Faceoffs: 85-202 / 42.1 percent (season: 48.4 percent / rank: 23rd)
Well, the Caps were consistent in Week 26. The spread – 42.6 percent in the offensive zone, 41.6 percent in the defensive zone, and 42.1 percent in the neutral zone – certainly reflects that. If there was one thing standing out, it was the fact that while the Caps had 77 defensive zone draws and 71 neutral zone draws for the week, they took only 54 draws in the offensive end of the ice.
Of four Caps taking at least 15 draws for the week, only Nicklas Backstrom made it to 50 percent overall (27-for-54, 50.0 percent). Backstrom and Eric Fehr were the only Caps taking more than two offensive zone draws for the week who finished over 50 percent, both at 57.1 percent. The Caps finished the season where they played much of it in the circle, a consistent 45-50 percent club, but not one who could dominate in the circle and assume an offensive posture at the start of plays.
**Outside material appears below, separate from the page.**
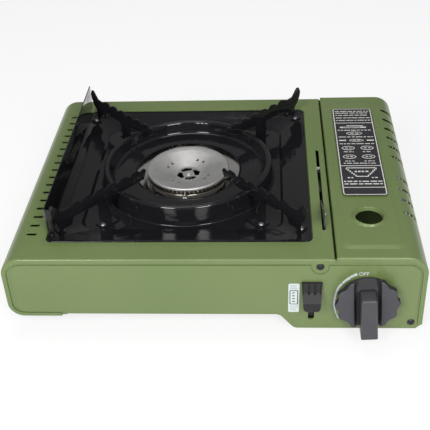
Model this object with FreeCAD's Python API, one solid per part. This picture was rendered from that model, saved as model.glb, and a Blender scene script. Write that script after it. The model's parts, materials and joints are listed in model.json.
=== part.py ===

Goals Scored For/Against by Period:
It was a sparkling week in scoring by period for the Caps. In Week 26 the Caps held opponents scoreless in the first period and allowed only a single third period goal. They outscored opponents in each of the periods, building up multiple goal margins in each period for the week. As it was, the Caps would finish fourth in the league in second period goals scored. On the other hand, it would be the only period in which they finished on the plus side of the ledger (plus-6). They were minus-6 in the first periods of games and minus-5 in the third period.
In the end…
It was a good week where it counted, in wins and losses. Unfortunately, even they did not count for much in the end as the Caps were eliminated from the post-season. And even with the 3-0-1 record in Week 26 there were problems of a persistent nature, mostly in the possession game, that lurked under the surface. Hopefully, no one will have been mesmerized by a good week in a disappointing season, because frankly, it was a misleading result that was more the product of opponents tuning up for the playoffs and strong goaltending.